Records that describe objects:
((

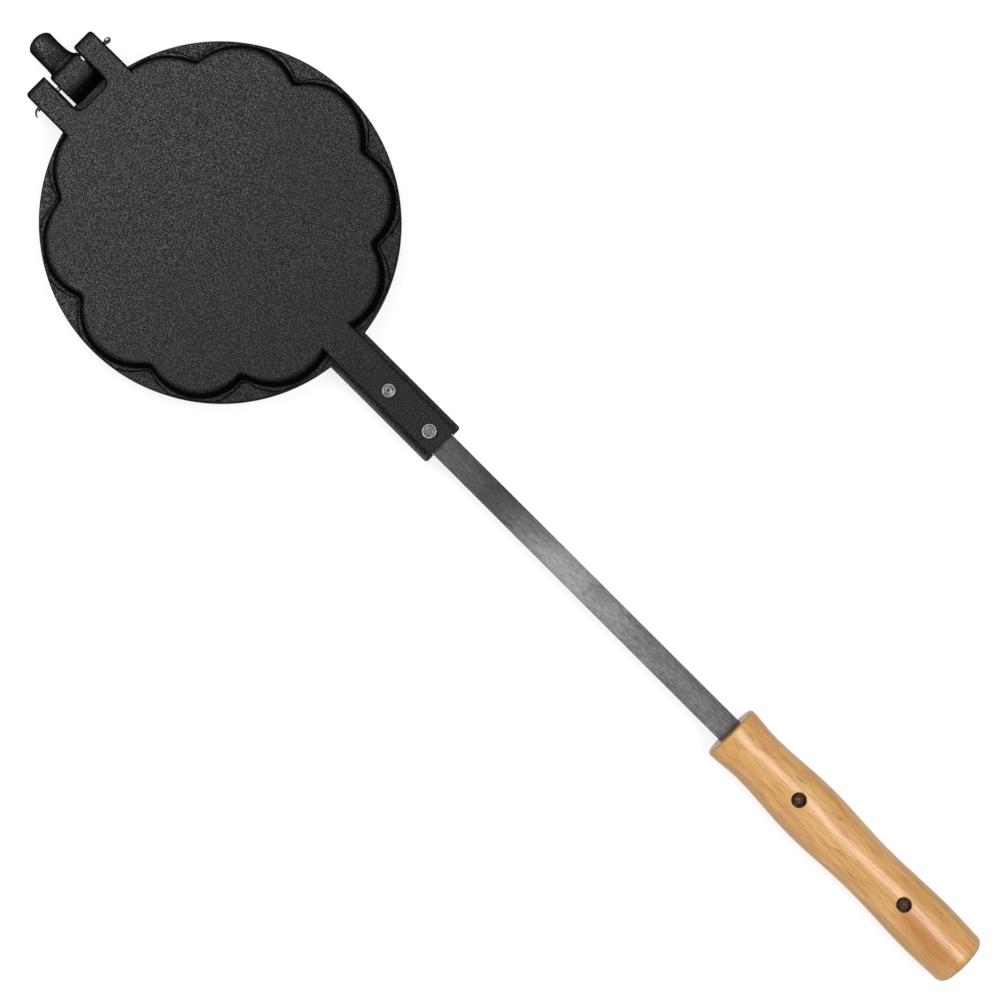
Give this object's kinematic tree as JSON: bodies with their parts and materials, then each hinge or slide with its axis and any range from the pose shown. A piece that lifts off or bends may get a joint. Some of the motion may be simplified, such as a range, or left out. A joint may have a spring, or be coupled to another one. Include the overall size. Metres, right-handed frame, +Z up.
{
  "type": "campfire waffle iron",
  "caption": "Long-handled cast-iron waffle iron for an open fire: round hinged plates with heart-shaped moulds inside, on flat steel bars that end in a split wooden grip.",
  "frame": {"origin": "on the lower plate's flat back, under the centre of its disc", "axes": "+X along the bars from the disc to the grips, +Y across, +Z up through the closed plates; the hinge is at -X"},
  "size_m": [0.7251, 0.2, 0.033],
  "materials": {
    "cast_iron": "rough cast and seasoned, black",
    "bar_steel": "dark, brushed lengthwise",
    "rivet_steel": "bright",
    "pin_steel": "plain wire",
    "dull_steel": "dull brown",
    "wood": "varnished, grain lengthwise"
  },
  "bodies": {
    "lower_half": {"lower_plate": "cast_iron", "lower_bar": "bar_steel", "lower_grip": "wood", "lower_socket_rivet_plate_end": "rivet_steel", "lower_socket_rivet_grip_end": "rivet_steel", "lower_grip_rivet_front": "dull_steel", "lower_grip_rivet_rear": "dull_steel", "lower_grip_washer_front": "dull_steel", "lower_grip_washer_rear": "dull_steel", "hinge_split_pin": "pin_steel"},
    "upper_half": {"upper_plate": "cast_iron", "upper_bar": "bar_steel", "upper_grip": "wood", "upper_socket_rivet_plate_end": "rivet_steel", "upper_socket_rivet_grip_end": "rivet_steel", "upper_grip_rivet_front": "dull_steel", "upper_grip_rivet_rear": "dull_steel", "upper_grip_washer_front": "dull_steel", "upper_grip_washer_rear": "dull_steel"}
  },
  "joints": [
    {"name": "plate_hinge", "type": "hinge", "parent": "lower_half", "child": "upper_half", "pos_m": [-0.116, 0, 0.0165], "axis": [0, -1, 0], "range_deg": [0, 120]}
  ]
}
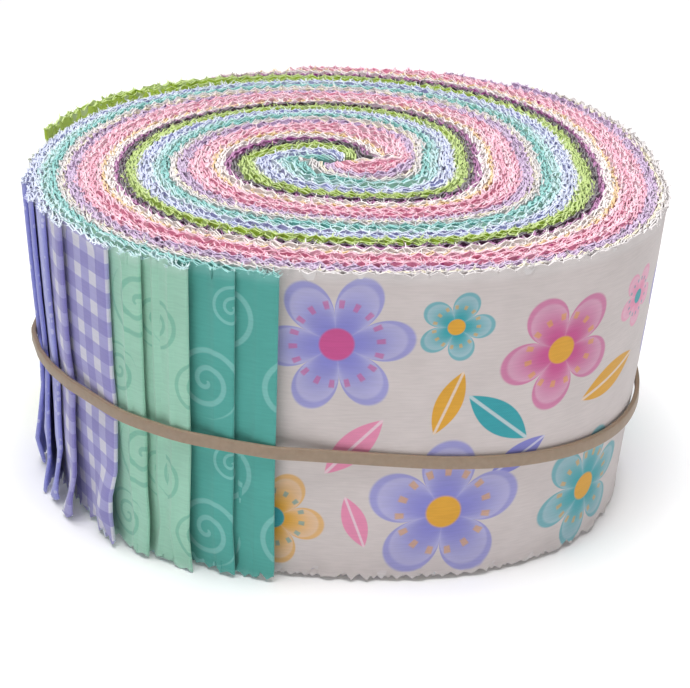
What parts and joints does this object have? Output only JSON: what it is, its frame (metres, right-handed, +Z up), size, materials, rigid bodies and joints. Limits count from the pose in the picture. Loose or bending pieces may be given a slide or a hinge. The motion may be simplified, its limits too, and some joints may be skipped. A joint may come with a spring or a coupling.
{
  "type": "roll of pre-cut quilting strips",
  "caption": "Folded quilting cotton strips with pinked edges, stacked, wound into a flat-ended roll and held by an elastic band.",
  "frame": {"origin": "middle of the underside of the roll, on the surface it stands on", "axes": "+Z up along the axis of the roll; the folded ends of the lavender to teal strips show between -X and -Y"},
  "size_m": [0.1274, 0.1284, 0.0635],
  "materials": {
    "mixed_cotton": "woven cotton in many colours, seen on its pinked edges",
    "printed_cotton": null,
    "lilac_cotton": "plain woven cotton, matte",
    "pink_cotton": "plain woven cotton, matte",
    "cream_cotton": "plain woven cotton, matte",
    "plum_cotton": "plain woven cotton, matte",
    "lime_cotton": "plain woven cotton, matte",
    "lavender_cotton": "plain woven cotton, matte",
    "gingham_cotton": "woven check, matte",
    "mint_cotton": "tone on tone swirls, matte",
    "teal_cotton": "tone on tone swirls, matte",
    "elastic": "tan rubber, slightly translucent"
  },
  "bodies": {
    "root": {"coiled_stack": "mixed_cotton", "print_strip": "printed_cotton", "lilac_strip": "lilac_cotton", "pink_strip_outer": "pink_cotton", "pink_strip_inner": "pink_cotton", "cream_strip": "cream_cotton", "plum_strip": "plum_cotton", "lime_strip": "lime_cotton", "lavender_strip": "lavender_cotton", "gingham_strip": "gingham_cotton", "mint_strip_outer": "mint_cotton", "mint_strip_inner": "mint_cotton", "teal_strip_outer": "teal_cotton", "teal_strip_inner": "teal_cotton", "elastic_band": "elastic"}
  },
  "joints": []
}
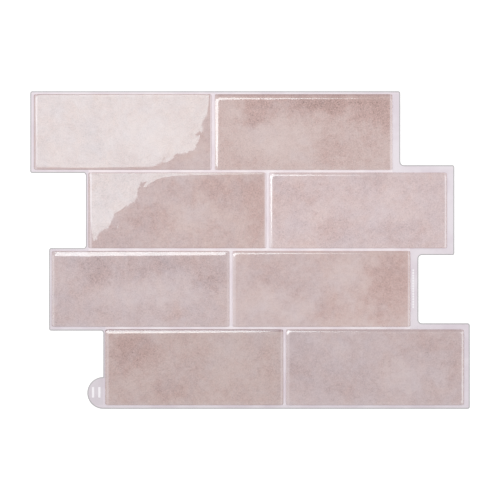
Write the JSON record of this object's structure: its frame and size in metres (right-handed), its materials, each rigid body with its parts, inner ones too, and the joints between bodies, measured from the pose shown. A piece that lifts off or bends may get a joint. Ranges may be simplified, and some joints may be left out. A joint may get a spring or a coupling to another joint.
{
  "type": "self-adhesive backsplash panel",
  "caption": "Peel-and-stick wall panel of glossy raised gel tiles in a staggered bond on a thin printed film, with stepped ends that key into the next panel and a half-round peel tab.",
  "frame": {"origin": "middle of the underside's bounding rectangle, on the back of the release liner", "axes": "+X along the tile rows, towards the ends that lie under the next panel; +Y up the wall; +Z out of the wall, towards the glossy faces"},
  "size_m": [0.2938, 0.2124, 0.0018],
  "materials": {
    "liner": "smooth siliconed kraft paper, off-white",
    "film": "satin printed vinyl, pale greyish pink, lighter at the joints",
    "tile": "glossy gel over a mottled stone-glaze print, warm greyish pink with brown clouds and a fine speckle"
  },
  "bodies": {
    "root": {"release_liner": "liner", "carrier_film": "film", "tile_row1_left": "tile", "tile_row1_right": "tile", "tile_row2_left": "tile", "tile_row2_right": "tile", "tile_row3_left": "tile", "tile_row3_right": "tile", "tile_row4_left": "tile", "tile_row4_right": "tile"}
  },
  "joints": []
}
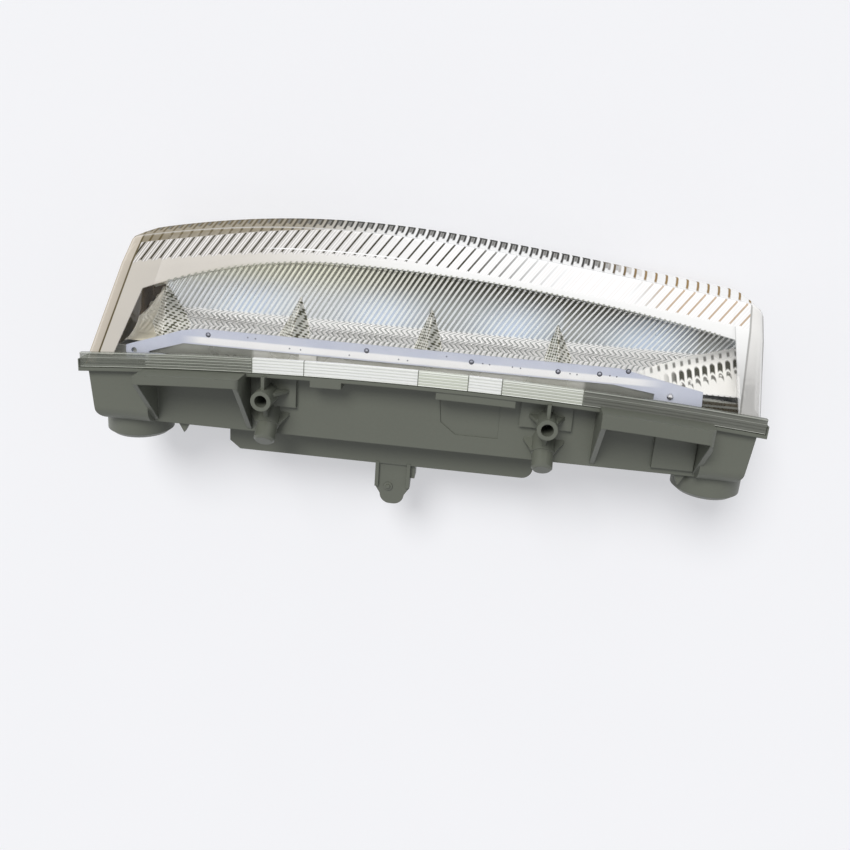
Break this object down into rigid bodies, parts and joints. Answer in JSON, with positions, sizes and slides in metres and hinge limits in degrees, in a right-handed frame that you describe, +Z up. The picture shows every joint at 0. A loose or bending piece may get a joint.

))

[What is expected] Check each line of these records for the string "bending" and state only how many lines have it.

[Problem solution] 2